There is nothing in the operation of the capitalist economy that can
spontaneously prevent this. Hence the entire claim that capitalist
growth must
eventually reduce absolute poverty is completely baseless. It is a myth
spread
by capitalism. A phenomenon that arose historically through a process
of
pauperisation of traditional inhabitants in the “new world” and of
pre-capitalist producers in colonies (namely, the reduction in the
magnitude of
domestic poverty) is passed off as an intrinsic property of capitalism,
as
something it achieves spontaneously through its own inner operation
even when it
operates in complete isolation (ie without colonies). This is a
dishonest
claim, and unfortunately the entire discipline of economics is
harnessed to
serve the interests of capital by supporting this claim.
The
foregoing has extremely important implications for third world
countries like India.

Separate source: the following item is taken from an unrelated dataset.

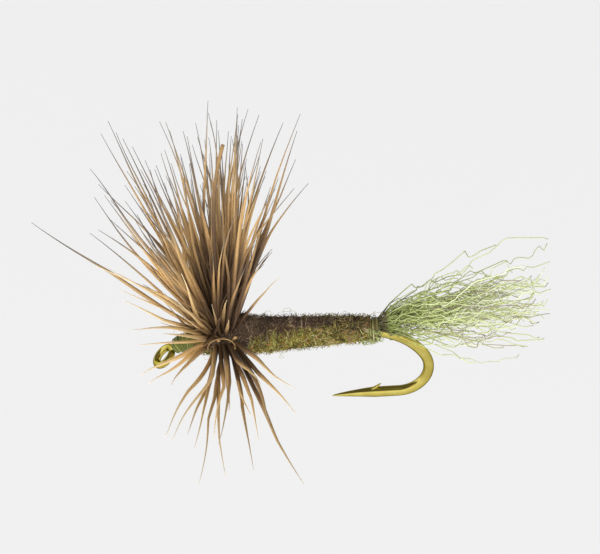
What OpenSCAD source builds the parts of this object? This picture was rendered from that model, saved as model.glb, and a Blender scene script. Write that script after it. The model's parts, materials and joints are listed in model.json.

They are the repositories of vast labour
reserves created in the past through the process of deindustrialisation
of the
colonial period, ie, they already inherit immense mass poverty. And
even if
they experience high rates of growth under the capitalist dispensation
(taking
both capitalist and pre-capitalist sectors together), the rates of
growth of labour
productivity (again taking the two sectors together) are so high, both
because
of new goods displacing traditional goods owing to changing life-styles
of the
rich and also because of the eviction of peasants from land because of
real
estate development projects etc, that the relative size of the reserve
army of
labour does not diminish at all; on the contrary it keeps rising. This
both
keeps the wage rate low, and also increases the magnitude of absolute
poverty.
The fact that accompanying India’s high growth rate there has been a
reduction
in food intake for the bulk of the population which is the surest sign
of absolute
impoverishment, is therefore not an accidental phenomenon but intrinsic
to the
nature of capitalist development in such countries.